As a region, the Americas saw net sales fall by 36%, taking the figure to €162 million (2015/2016: €252 million). In the third quarter, net sales for the Americas were down by 35% at €50 million (2015/2016: €77 million). In terms of business streams, net sales developed as follows in the first nine months: Hardware revenue fell by 7% to €791 million (2015/2016: €851 million). In the third quarter, net sales relating to Hardware declined by 5% to €258 million (2015/2016: €273 million). Net sales attributable to Software/Services declined at a less pronounced rate of 5% in the first nine months, taking the figure to €1,035 million (2015/2016: €1,087 million). The third quarter saw net sales for Software/Services fell by 3% to €344 million (2015/2016: €356 million). In the first nine months of fiscal 2016/2017 net cash from operating activities totaled €108 million (2015/2016: €115 million). Operating cash flow was affected in particular by the decline in EBITDA (after transaction expenses associated with the business combination with Diebold Nixdorf Inc.) to €142 million (2015/2016: €174 million) and, contrary to this, a higher inflow of cash of €60 million (2015/2016: €23 million) due to the change in working capital. Cash flow from investing activities amounted to € 43 million, roughly equivalent to previous year's level (2015/2016: €42 million). Net cash from financing activities amounted to €39 million (2015/2016: €4 million). Refinancing was implemented by means of a revolving credit line from Diebold Self-Service Solutions S.A.R.L., which resulted in a net inflow of cash of €158 million in the period under review (2015/2016: €0 million).

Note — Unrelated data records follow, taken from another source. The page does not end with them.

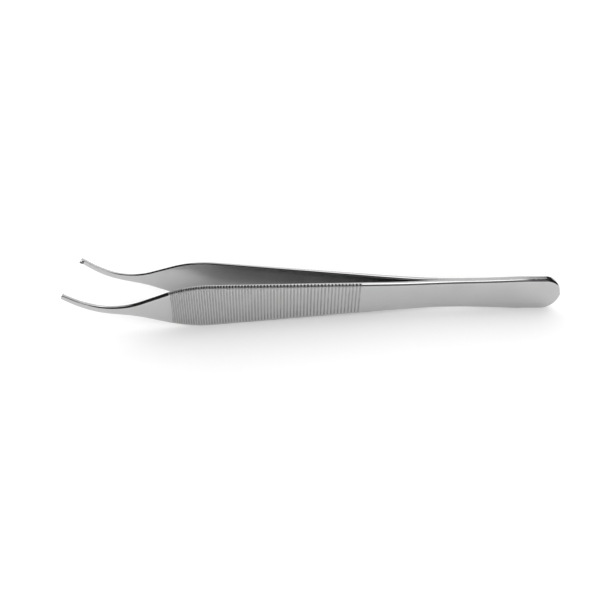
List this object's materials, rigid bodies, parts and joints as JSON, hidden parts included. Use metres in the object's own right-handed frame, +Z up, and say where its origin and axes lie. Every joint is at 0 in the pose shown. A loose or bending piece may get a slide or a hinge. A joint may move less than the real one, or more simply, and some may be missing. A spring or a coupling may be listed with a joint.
{
  "type": "thumb forceps",
  "caption": "Fine thumb forceps of satin steel: two springy arms joined at a round heel, wide cross-grooved thumb grips, slender upcurved beaks and interlocking teeth at the tips.",
  "frame": {"origin": "on the surface that the forceps lies on, halfway between the tips and the end of the heel, in the plane where the two arms meet", "axes": "+X from the tips towards the heel, +Y from the left arm to the right arm, +Z up, the way the beaks curve"},
  "size_m": [0.1204, 0.0172, 0.0113],
  "materials": {
    "satin_steel": "satin stainless steel with polished, rounded rims and fine cross grooves on the grips"
  },
  "bodies": {
    "root": {"left_arm": "satin_steel", "right_arm": "satin_steel"}
  },
  "joints": []
}
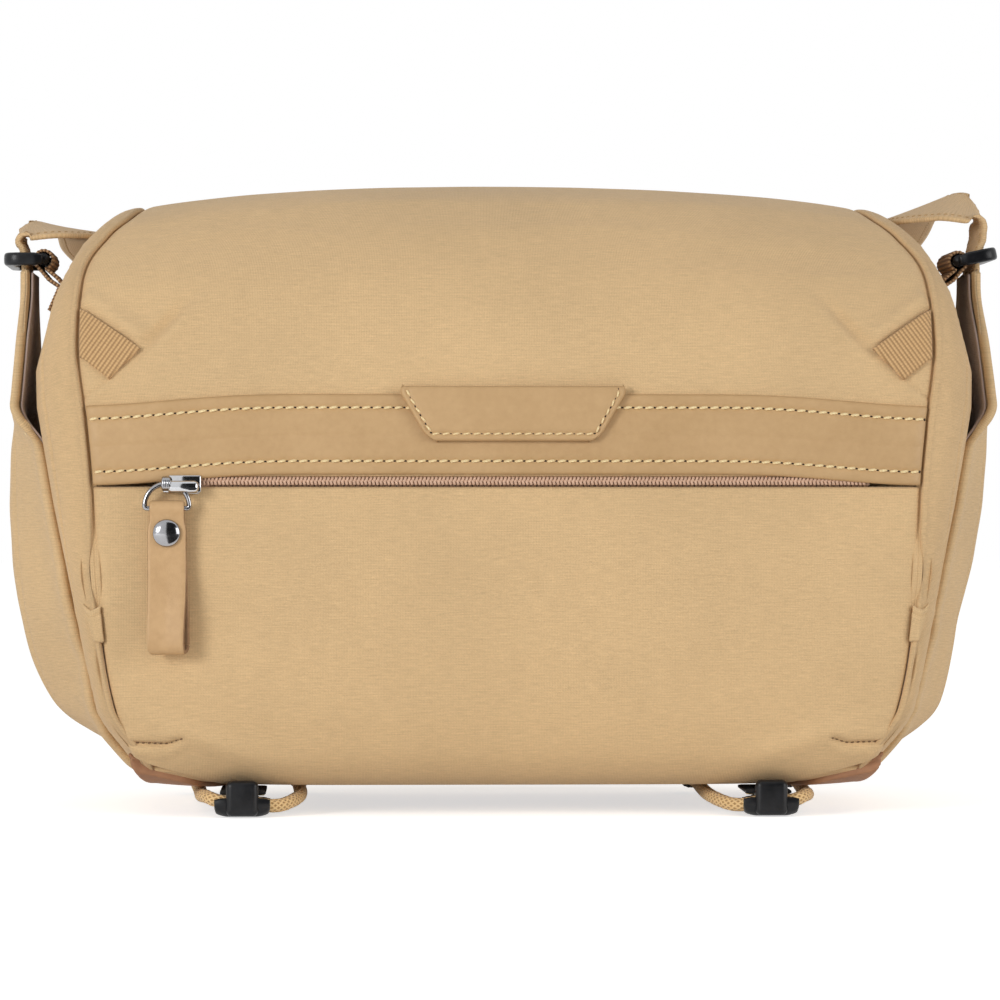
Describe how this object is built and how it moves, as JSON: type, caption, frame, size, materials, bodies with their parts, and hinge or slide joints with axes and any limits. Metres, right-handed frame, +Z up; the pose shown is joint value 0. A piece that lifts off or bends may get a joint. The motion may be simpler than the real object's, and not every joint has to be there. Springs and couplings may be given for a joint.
{
  "type": "padded field pack",
  "caption": "Padded waist and sling pack with a clamshell lid, zipped front pocket, wing pockets, strap rings, webbing strap and bungee loops.",
  "frame": {"origin": "centre of the footprint at ground level", "axes": "+Z up, -Y towards the front pocket, +X towards the pack's left as worn, the right of its front view"},
  "size_m": [0.3426, 0.19, 0.21],
  "materials": {
    "tan_fabric": "fine plain weave, matt",
    "tan_leather": "smooth, satin",
    "brown_leather": "smooth, matt",
    "taupe_lining": "brushed, matt",
    "spacer_mesh": "open spacer mesh, matt",
    "zip_coil": "moulded coil on woven tape",
    "polished_steel": "polished",
    "black_plastic": "moulded, satin",
    "black_cord_pull": "moulded over cord, matt",
    "ribbed_webbing": "ribbed webbing",
    "strap_webbing": "fine ribbed webbing",
    "bungee_cord": "braided sheath"
  },
  "bodies": {
    "root": {"front_lower_panel": "tan_fabric", "rear_top_strip": "tan_fabric", "back_panel": "tan_fabric", "base_panel": "tan_fabric", "base_cover": "brown_leather", "side_gusset_left": "tan_fabric", "side_gusset_right": "tan_fabric", "side_board_left": "tan_fabric", "side_board_right": "tan_fabric", "compartment_lining": "taupe_lining", "divider_left": "taupe_lining", "divider_right": "taupe_lining", "main_zip_body_coil": "zip_coil", "zip_garage_left": "tan_fabric", "zip_garage_right": "tan_fabric", "back_pad_left": "spacer_mesh", "back_pad_right": "spacer_mesh", "wing_pocket_left": "tan_fabric", "wing_pocket_right": "tan_fabric", "wing_lining_left": "taupe_lining", "wing_lining_right": "taupe_lining", "ring_webbing_left": "ribbed_webbing", "ring_webbing_right": "ribbed_webbing", "shoulder_strap": "strap_webbing", "strap_adjuster": "black_plastic", "hook_tab_left": "ribbed_webbing", "hook_tab_right": "ribbed_webbing", "cord_hook_left": "black_plastic", "cord_hook_right": "black_plastic", "cord_anchor_left": "ribbed_webbing", "cord_anchor_right": "ribbed_webbing", "bungee_left": "bungee_cord", "bungee_right": "bungee_cord"},
    "lid": {"lid_board": "tan_fabric", "lid_cover": "tan_fabric", "lid_lining": "taupe_lining", "front_pocket_panel": "tan_fabric", "leather_strip": "tan_leather", "badge_patch": "tan_leather", "front_zip_coil": "zip_coil", "webbing_tab_left": "ribbed_webbing", "webbing_tab_right": "ribbed_webbing", "main_zip_lid_coil": "zip_coil"},
    "front_slider": {"front_slider": "polished_steel"},
    "pull_ring": {"pull_ring": "polished_steel"},
    "leather_puller": {"leather_puller": "tan_leather", "puller_rivet": "polished_steel"},
    "side_ring_left": {"side_ring_left": "black_plastic"},
    "side_ring_right": {"side_ring_right": "black_plastic"},
    "main_slider_left": {"main_slider_left": "polished_steel"},
    "main_slider_right": {"main_slider_right": "polished_steel"},
    "main_pull_left": {"main_pull_left": "black_cord_pull"},
    "main_pull_right": {"main_pull_right": "black_cord_pull"}
  },
  "joints": [
    {"name": "lid_hinge", "type": "hinge", "parent": "root", "child": "lid", "pos_m": [0, -0.08705, 0.049], "axis": [1, 0, 0], "range_deg": [0, 95]},
    {"name": "front_zip", "type": "slide", "parent": "lid", "child": "front_slider", "axis": [1, 0, 0], "range_m": [0, 0.213]},
    {"name": "pull_ring_swing", "type": "hinge", "parent": "front_slider", "child": "pull_ring", "pos_m": [-0.1106, -0.09155, 0.1087], "axis": [-1, 0, 0], "range_deg": [0, 90]},
    {"name": "puller_swing", "type": "hinge", "parent": "pull_ring", "child": "leather_puller", "pos_m": [-0.1106, -0.09155, 0.1007], "axis": [-1, 0, 0], "range_deg": [0, 60]},
    {"name": "side_ring_left_tilt", "type": "hinge", "parent": "root", "child": "side_ring_left", "pos_m": [-0.15387, -0.02205, 0.184], "axis": [0, 1, 0], "range_deg": [-12, 8]},
    {"name": "side_ring_right_tilt", "type": "hinge", "parent": "root", "child": "side_ring_right", "pos_m": [0.15387, -0.02205, 0.184], "axis": [0, -1, 0], "range_deg": [-24, 0]},
    {"name": "main_zip_left", "type": "slide", "parent": "root", "child": "main_slider_left", "axis": [-1, 0, 0], "range_m": [0, 0.07]},
    {"name": "main_pull_left_swing", "type": "hinge", "parent": "main_slider_left", "child": "main_pull_left", "pos_m": [-0.009, 0.03629, 0.203], "axis": [1, 0, 0], "range_deg": [0, 80]},
    {"name": "main_zip_right", "type": "slide", "parent": "root", "child": "main_slider_right", "axis": [1, 0, 0], "range_m": [0, 0.07]},
    {"name": "main_pull_right_swing", "type": "hinge", "parent": "main_slider_right", "child": "main_pull_right", "pos_m": [0.009, 0.03629, 0.203], "axis": [1, 0, 0], "range_deg": [0, 80]}
  ]
}
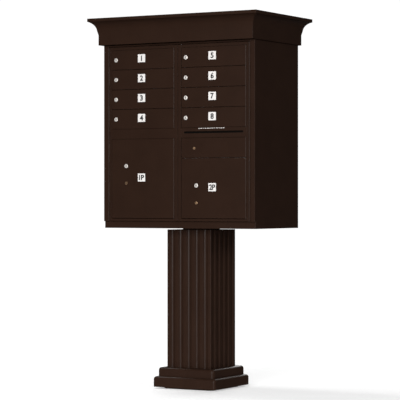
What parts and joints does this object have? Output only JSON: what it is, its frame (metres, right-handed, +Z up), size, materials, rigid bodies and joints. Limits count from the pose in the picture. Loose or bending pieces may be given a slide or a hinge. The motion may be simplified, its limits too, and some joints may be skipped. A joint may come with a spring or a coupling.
{
  "type": "cluster mailbox unit",
  "caption": "Pedestal-mounted cluster mailbox with locking tenant and parcel doors, an outgoing-mail slot, a crown cap and a fluted pillar cover.",
  "frame": {"origin": "centre of the base plate's underside, on the pedestal's axis", "axes": "+Z up, +X to the right seen from the front, +Y to the back"},
  "size_m": [0.864, 0.5375, 1.6618],
  "materials": {
    "bronze_paint": "satin dark bronze powder coat",
    "bronze_aluminium": "satin dark bronze powder coat",
    "lock_chrome": "satin nickel-chrome",
    "brass": "satin, slightly aged",
    "mill_aluminium": "mill finish",
    "plated_steel": "zinc plated",
    "label_plastic": "printed white vinyl"
  },
  "bodies": {
    "root": {"pedestal_base_plate": "bronze_paint", "pedestal_post": "bronze_paint", "cabinet_bolts": "plated_steel", "pillar_cover_left": "bronze_aluminium", "pillar_cover_right": "bronze_aluminium", "base_cover_left": "bronze_aluminium", "base_cover_right": "bronze_aluminium", "cover_screws": "plated_steel", "bottom_pan": "bronze_aluminium", "side_panel_left": "bronze_aluminium", "side_panel_right": "bronze_aluminium", "back_panel": "bronze_aluminium", "roof_panel": "bronze_aluminium", "crown_cap": "bronze_aluminium", "centre_partition": "mill_aluminium", "shelves": "mill_aluminium", "loading_hinges": "bronze_paint"},
    "loading_door_left": {"loading_door_left": "bronze_aluminium", "hinge_rod_left": "plated_steel"},
    "loading_door_right": {"loading_door_right": "bronze_aluminium", "hinge_rods_right": "plated_steel"},
    "tenant_door_1": {"door_1": "bronze_aluminium", "lock_1": "lock_chrome"},
    "cam_1": {"cam_1": "plated_steel"},
    "tenant_door_2": {"door_2": "bronze_aluminium", "lock_2": "lock_chrome"},
    "cam_2": {"cam_2": "plated_steel"},
    "tenant_door_3": {"door_3": "bronze_aluminium", "lock_3": "lock_chrome"},
    "cam_3": {"cam_3": "plated_steel"},
    "tenant_door_4": {"door_4": "bronze_aluminium", "lock_4": "lock_chrome"},
    "cam_4": {"cam_4": "plated_steel"},
    "tenant_door_5": {"door_5": "bronze_aluminium", "lock_5": "lock_chrome"},
    "cam_5": {"cam_5": "plated_steel"},
    "tenant_door_6": {"door_6": "bronze_aluminium", "lock_6": "lock_chrome"},
    "cam_6": {"cam_6": "plated_steel"},
    "tenant_door_7": {"door_7": "bronze_aluminium", "lock_7": "lock_chrome"},
    "cam_7": {"cam_7": "plated_steel"},
    "tenant_door_8": {"door_8": "bronze_aluminium", "lock_8": "lock_chrome"},
    "cam_8": {"cam_8": "plated_steel"},
    "parcel_door_1": {"parcel_door_1": "bronze_aluminium", "parcel_locks_1": "lock_chrome"},
    "parcel_key_cam_1": {"parcel_key_cam_1": "plated_steel"},
    "parcel_carrier_cam_1": {"parcel_carrier_cam_1": "plated_steel"},
    "parcel_door_2": {"parcel_door_2": "bronze_aluminium", "parcel_locks_2": "lock_chrome"},
    "parcel_key_cam_2": {"parcel_key_cam_2": "plated_steel"},
    "parcel_carrier_cam_2": {"parcel_carrier_cam_2": "plated_steel"},
    "mail_door": {"mail_door": "bronze_aluminium", "mail_lock": "brass"},
    "mail_bolt": {"mail_bolt": "plated_steel"},
    "slot_flap": {"slot_flap": "bronze_aluminium"},
    "latch_handle": {"latch_handle": "plated_steel"},
    "latch_rod_upper": {"latch_rod_upper": "plated_steel"},
    "latch_rod_lower": {"latch_rod_lower": "plated_steel"}
  },
  "joints": [
    {"name": "loading_door_left_swing", "type": "hinge", "parent": "root", "child": "loading_door_left", "pos_m": [-0.3605, -0.21, 1.14], "axis": [0, 0, -1], "range_deg": [0, 110]},
    {"name": "loading_door_right_swing", "type": "hinge", "parent": "root", "child": "loading_door_right", "pos_m": [0.3605, -0.21, 1.14], "axis": [0, 0, 1], "range_deg": [0, 110]},
    {"name": "door_1_swing", "type": "hinge", "parent": "loading_door_left", "child": "tenant_door_1", "pos_m": [-0.0215, -0.2075, 1.4747], "axis": [0, 0, 1], "range_deg": [0, 90]},
    {"name": "cam_1_turn", "type": "hinge", "parent": "tenant_door_1", "child": "cam_1", "pos_m": [-0.3212, -0.192, 1.4747], "axis": [0, 1, 0], "range_deg": [0, 90]},
    {"name": "door_2_swing", "type": "hinge", "parent": "loading_door_left", "child": "tenant_door_2", "pos_m": [-0.0215, -0.2075, 1.3858], "axis": [0, 0, 1], "range_deg": [0, 90]},
    {"name": "cam_2_turn", "type": "hinge", "parent": "tenant_door_2", "child": "cam_2", "pos_m": [-0.3212, -0.192, 1.3858], "axis": [0, 1, 0], "range_deg": [0, 90]},
    {"name": "door_3_swing", "type": "hinge", "parent": "loading_door_left", "child": "tenant_door_3", "pos_m": [-0.0215, -0.2075, 1.2969], "axis": [0, 0, 1], "range_deg": [0, 90]},
    {"name": "cam_3_turn", "type": "hinge", "parent": "tenant_door_3", "child": "cam_3", "pos_m": [-0.3212, -0.192, 1.2969], "axis": [0, 1, 0], "range_deg": [0, 90]},
    {"name": "door_4_swing", "type": "hinge", "parent": "loading_door_left", "child": "tenant_door_4", "pos_m": [-0.0215, -0.2075, 1.208], "axis": [0, 0, 1], "range_deg": [0, 90]},
    {"name": "cam_4_turn", "type": "hinge", "parent": "tenant_door_4", "child": "cam_4", "pos_m": [-0.3212, -0.192, 1.208], "axis": [0, 1, 0], "range_deg": [0, 90]},
    {"name": "door_5_swing", "type": "hinge", "parent": "loading_door_right", "child": "tenant_door_5", "pos_m": [0.3415, -0.2075, 1.4747], "axis": [0, 0, 1], "range_deg": [0, 90]},
    {"name": "cam_5_turn", "type": "hinge", "parent": "tenant_door_5", "child": "cam_5", "pos_m": [0.0418, -0.192, 1.4747], "axis": [0, 1, 0], "range_deg": [0, 90]},
    {"name": "door_6_swing", "type": "hinge", "parent": "loading_door_right", "child": "tenant_door_6", "pos_m": [0.3415, -0.2075, 1.3858], "axis": [0, 0, 1], "range_deg": [0, 90]},
    {"name": "cam_6_turn", "type": "hinge", "parent": "tenant_door_6", "child": "cam_6", "pos_m": [0.0418, -0.192, 1.3858], "axis": [0, 1, 0], "range_deg": [0, 90]},
    {"name": "door_7_swing", "type": "hinge", "parent": "loading_door_right", "child": "tenant_door_7", "pos_m": [0.3415, -0.2075, 1.2969], "axis": [0, 0, 1], "range_deg": [0, 90]},
    {"name": "cam_7_turn", "type": "hinge", "parent": "tenant_door_7", "child": "cam_7", "pos_m": [0.0418, -0.192, 1.2969], "axis": [0, 1, 0], "range_deg": [0, 90]},
    {"name": "door_8_swing", "type": "hinge", "parent": "loading_door_right", "child": "tenant_door_8", "pos_m": [0.3415, -0.2075, 1.208], "axis": [0, 0, 1], "range_deg": [0, 90]},
    {"name": "cam_8_turn", "type": "hinge", "parent": "tenant_door_8", "child": "cam_8", "pos_m": [0.0418, -0.192, 1.208], "axis": [0, 1, 0], "range_deg": [0, 90]},
    {"name": "parcel_door_1_swing", "type": "hinge", "parent": "loading_door_left", "child": "parcel_door_1", "pos_m": [-0.0215, -0.2075, 0.92], "axis": [0, 0, 1], "range_deg": [0, 90]},
    {"name": "parcel_key_cam_1_turn", "type": "hinge", "parent": "parcel_door_1", "child": "parcel_key_cam_1", "pos_m": [-0.2676, -0.192, 0.9977], "axis": [0, 1, 0], "range_deg": [0, 90]},
    {"name": "parcel_carrier_cam_1_turn", "type": "hinge", "parent": "parcel_door_1", "child": "parcel_carrier_cam_1", "pos_m": [-0.2676, -0.192, 0.9207], "axis": [0, 1, 0], "range_deg": [0, 90]},
    {"name": "parcel_door_2_swing", "type": "hinge", "parent": "loading_door_right", "child": "parcel_door_2", "pos_m": [0.3415, -0.2075, 0.92], "axis": [0, 0, 1], "range_deg": [0, 90]},
    {"name": "parcel_key_cam_2_turn", "type": "hinge", "parent": "parcel_door_2", "child": "parcel_key_cam_2", "pos_m": [0.0954, -0.192, 0.9091], "axis": [0, 1, 0], "range_deg": [0, 90]},
    {"name": "parcel_carrier_cam_2_turn", "type": "hinge", "parent": "parcel_door_2", "child": "parcel_carrier_cam_2", "pos_m": [0.0954, -0.192, 0.8321], "axis": [0, 1, 0], "range_deg": [0, 90]},
    {"name": "mail_door_swing", "type": "hinge", "parent": "loading_door_right", "child": "mail_door", "pos_m": [0.3415, -0.2075, 1.0747], "axis": [0, 0, 1], "range_deg": [0, 90]},
    {"name": "mail_bolt_slide", "type": "slide", "parent": "mail_door", "child": "mail_bolt", "axis": [-1, 0, 0], "range_m": [0, 0.014]},
    {"name": "slot_flap_swing", "type": "hinge", "parent": "loading_door_right", "child": "slot_flap", "pos_m": [0.18, -0.2014, 1.1545], "axis": [1, 0, 0], "range_deg": [0, 60]},
    {"name": "latch_handle_turn", "type": "hinge", "parent": "loading_door_right", "child": "latch_handle", "pos_m": [0.0095, -0.1875, 1.0746], "axis": [0, 1, 0], "range_deg": [0, 90]},
    {"name": "latch_rod_upper_slide", "type": "slide", "parent": "loading_door_right", "child": "latch_rod_upper", "axis": [0, 0, 1], "range_m": [0, 0.01]},
    {"name": "latch_rod_lower_slide", "type": "slide", "parent": "loading_door_right", "child": "latch_rod_lower", "axis": [0, 0, -1], "range_m": [0, 0.01]}
  ],
  "couplings": [
    {"joint": "latch_rod_upper_slide", "follows": "latch_handle_turn", "m_per_rad": 0.00636},
    {"joint": "latch_rod_lower_slide", "follows": "latch_handle_turn", "m_per_rad": 0.00636}
  ]
}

Dividend payments totaling €51 million (2015/2016: €0 million) had a contrary effect, as did the repayment of €65 million (2015/2016: €15 million) in respect of a loan granted by the European Investment Bank.

Opportunities and Risks In the period under review, there were no significant changes to the principal opportunities and risks described in the 2015/2016 Group management report that might have an impact on the expected development of the Group in the remaining months of the current fiscal year, with the exception of CPTA that came into effect during this period. With the CPTA coming into effect, Diebold Nixdorf, Inc., can pursue the further integration of Diebold Nixdorf AG in accordance with statutory provisions set out in German legislation. This may have a significant impact on the opportunities and risks presented in the 2015/2016 Group management report. With the exception of the changes to the scope of consolidation outlined in "Significant events," however, it is impossible to specify these effects in detail.

Outlook Following the entry of the CPTA in the Commercial Register in the second quarter of fiscal 2016/2017, Diebold KGaA is entitled to instruct Diebold Nixdorf AG on specific business arrangements. This poses the possibility that the controlling company may instigate measures and make decisions on behalf of Diebold Nixdorf AG that are contrary to those anticipated as part of original business planning. In the third quarter of fiscal 2016/2017, for instance, specific instructions pertaining to the integration of companies resulted in changes to the Group structure. Based on its business performance to date and against the backdrop of the integration measures already implemented following directives in connection with the control and profit transfer agreement in the first nine months of the 2016/2017 financial year, Diebold Nixdorf AG now anticipates that net sales for the 2016/2017 annual period as a whole will be substantially lower than in the previous year. Correspondingly, operating profit (EBITA) before restructuring expenses is also expected to be lower than in the previous financial year, given the significant downturn in net sales projected by the company and the ongoing integration measures. In this context, however, measures and decisions executed by Diebold KGaA under the terms of the CPTA may still have a more pronounced effect than in the case of projected net sales. With this in mind, the company's future business performance in the remainder of fiscal 2016/2017 continues to be associated with considerable uncertainty. Additionally, Diebold Nixdorf AG anticipates that its transaction and restructuring costs attributable to the business combination with Diebold Nixdorf, Inc., will be significantly higher than originally planned for fiscal 2016/2017. This is due to the fact that the CPTA has now come into effect, together with the more far-reaching integration measures that this will entail. The original budget for fiscal 2016/2017 had only included transaction costs of €20 million relating to the business combination with Diebold Nixdorf, Inc.

Disclaimer This document contains forward-looking statements that are based on current estimates and assumptions made by the management of Diebold Nixdorf AG. Under no circumstances shall these statements be considered as constituting a guarantee that such expectations are correct or will materialize. The future performance as well as the results actually achieved by Diebold Nixdorf AG and its affiliated companies are subject to various risks and uncertainties. Therefore, they may differ materially from those expressed or implied by forward-looking statements. A number of these factors are beyond Diebold Nixdorf AG's sphere of influence and cannot be forecast or predicted with any level of certainty, e.g., those factors relating to future economic conditions or the actions of competitors and other market participants. Diebold Nixdorf AG disclaims any obligation to update any forward-looking statements to reflect subsequent events or circumstances.